There are competitive issues. LIV’s failure to command world ranking status – Norman had told players this would be resolved – has a negative impact on those seeking to participate in majors. Talor Gooch, for example, has played in the last two Masters but is not eligible for next week’s edition after slipping to 550 in the world. Some golfers do not like playing the week before Augusta; in this domain, they have no choice.

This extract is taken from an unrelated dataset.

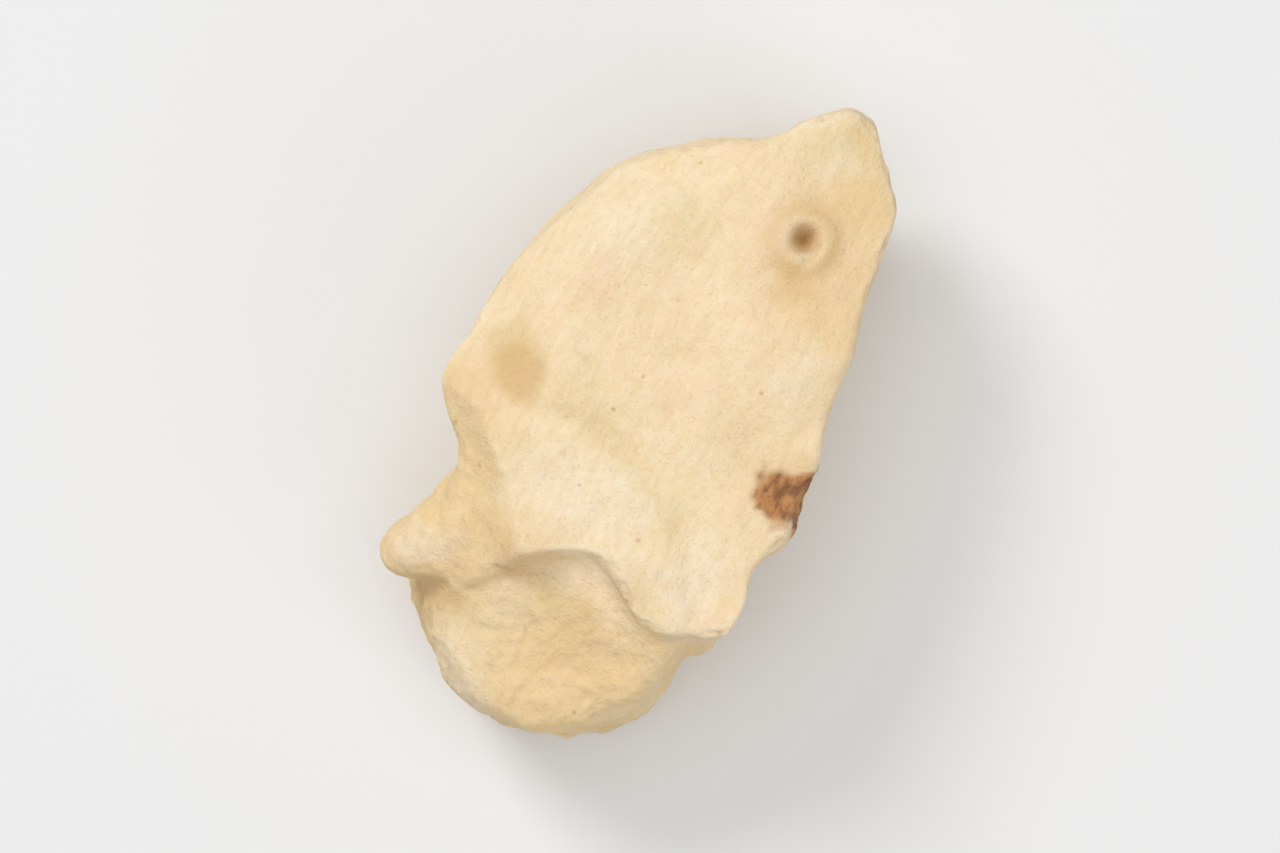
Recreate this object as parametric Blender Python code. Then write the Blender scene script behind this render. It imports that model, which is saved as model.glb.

That a number of LIV players fall out of contract, along with whispers about new LIV teams at the end of this year, should worry the PGA Tour. Scope for new arrivals means scope to continue a talent drain from a circuit that recently had to stage its marquee event, the Players Championship, without household names. McIlroy this week bemoaned a fall of 20% in PGA Tour television audiences; the Northern Irishman rightly acknowledged LIV’s viewing figures are hardly impressive either but this emphasises how golf’s fractured state is no particular use to anybody. Whether casual golf fans tune in to the Masters or have been suitably turned off by infighting and money obsession remains to be seen.

“I’m putting my trust in Yasir on where the game is headed more globally,” said Phil Mickelson. That’s Yasir, not anybody involved in pre-existing tours or governing bodies. One explanation for that is that the PIF can write the biggest cheques. Mickelson’s deliberate language, though, illustrated how golf has been turned on its head. The scene at Doral is testament to that.